Die ZDF-Sendung "Frontal 21" deckte auf, dass es da durchaus auch richtig Ungesundes gibt, vor dem normalerweise gewarnt wird. "Frontal 21" konfrontierte den Vorstandsvorsitzenden der AOK Baden-Württemberg, Rolf Hoberg, mit den Fakten. Mit der AOK-Plus-Card erhält man beispielsweise bei Burger King ein Maximenü zum Preis vom Normalmenü, einen Cheeseburger gratis zum Maximenü bei McDonalds, verbilligte Eisbecher in Eisdielen plus Latte Macchiato oder Cola, in einer Bar Alkoholcocktails zum halben Preis, in einer Weinhandlung 10 Prozent Rabatt auf 12 Flaschen Wein, 15 Prozent in Sonnenstudios und sogar 10 Prozent Rabatt im Piercing-Studio. Dass die AOK mit solchen Angeboten mittelbar Adipositas, Alkoholismus, Hautkrebs und Hautentzündungen fördert – davon wollte der Vorstandsvorsitzende nichts wissen und wurde vor der Kamera ungehalten. O-Ton: "Ich finde es jetzt langsam langweilig. Das interessiert mich jetzt nicht."
Der Ernährungswissenschaftler Dr. Friedhelm Mühleib, in der Sendung zur AOK-Rabattaktion befragt, fand es "unglaublich, wenn eine Krankenkasse, die sich auch als Gesundheitskasse bezeichnet, Produkte wie Fastfood fördert und empfiehlt, die eigentlich in einer gesunden und bewussten Ernährung überhaupt nichts zu suchen haben". Und weiter: "Die AOK gibt diesen Produkten mit ihrer Empfehlung den Stempel ‚gesund’. Und das führt zusammen mit dem Rabatt dazu, das der Verbraucher mehr davon konsumiert als er es normalerweise tun würde."

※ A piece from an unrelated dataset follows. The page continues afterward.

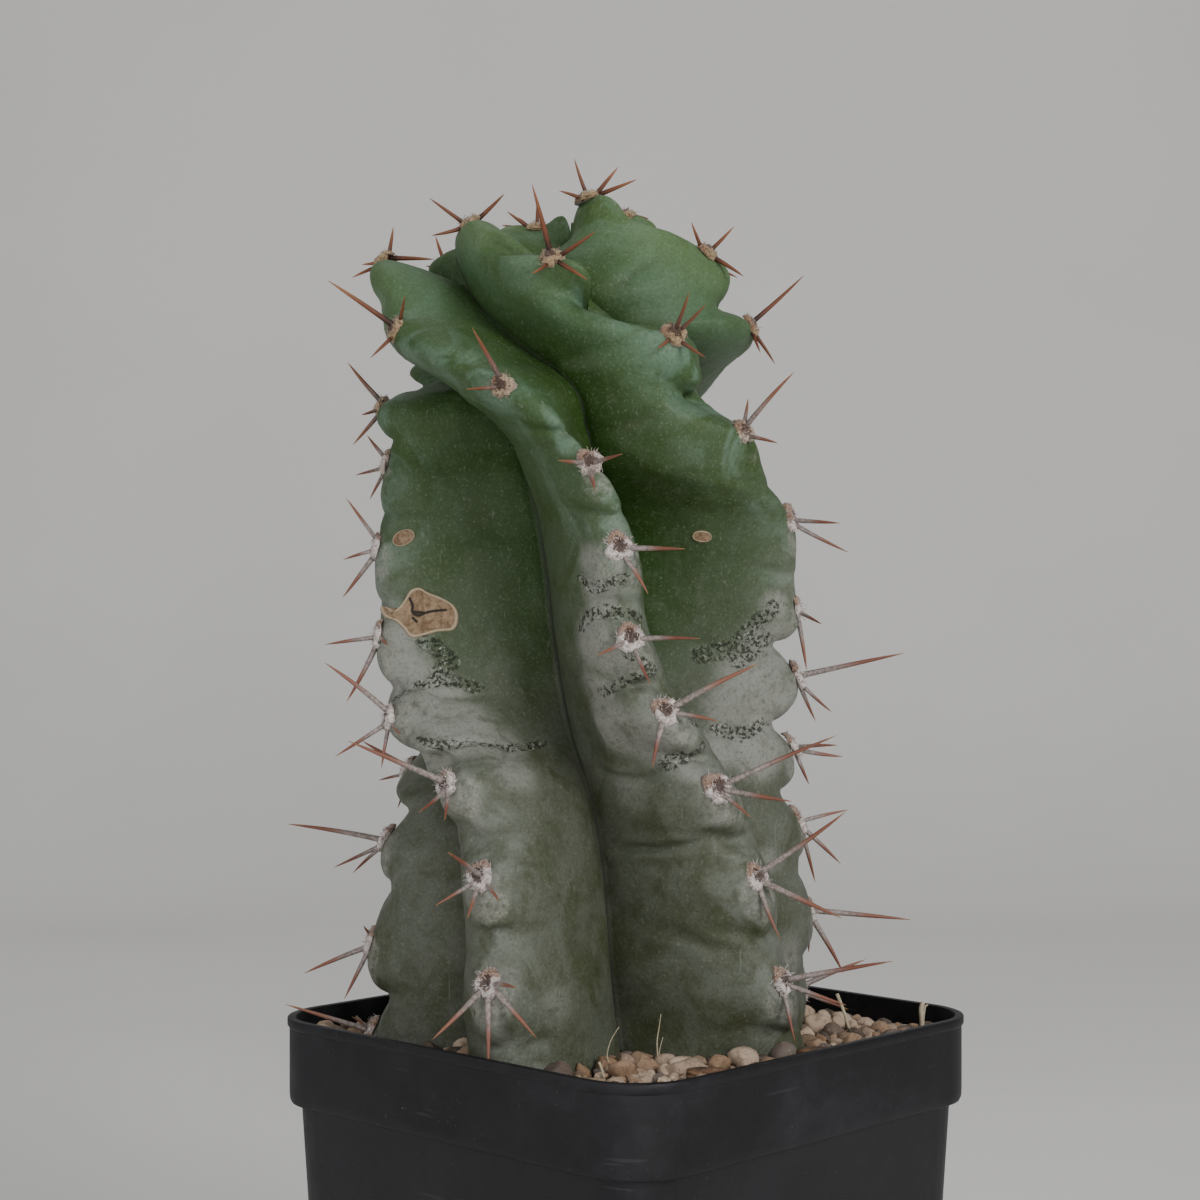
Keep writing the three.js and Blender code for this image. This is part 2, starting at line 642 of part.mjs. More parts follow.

Da läuft sichtlich etwas schief bei der Gesundheitskasse: Arzneiherstellern ringt man härteste Rabattverträge ab, schließt mit Firmen Lieferverträge, die keine Marktabdeckung haben. Die Apotheken treibt man bis an den Rand des Irrsinns mit dem Zwang zur Lieferung von Arzneimitteln, die auf dem Markt kaum beschafft werden können. Die Versicherten verärgert man, indem man ihnen zumutet, rabattierte Billig-arzneimittel zu erhalten, die, wenn überhaupt, erst im zweiten Anlauf zu besorgen sind. Auf der anderen Seite rabattiert die Gesundheitskasse über die AOK-Plus-Card zum Mitgliederfang auch Krankmacher.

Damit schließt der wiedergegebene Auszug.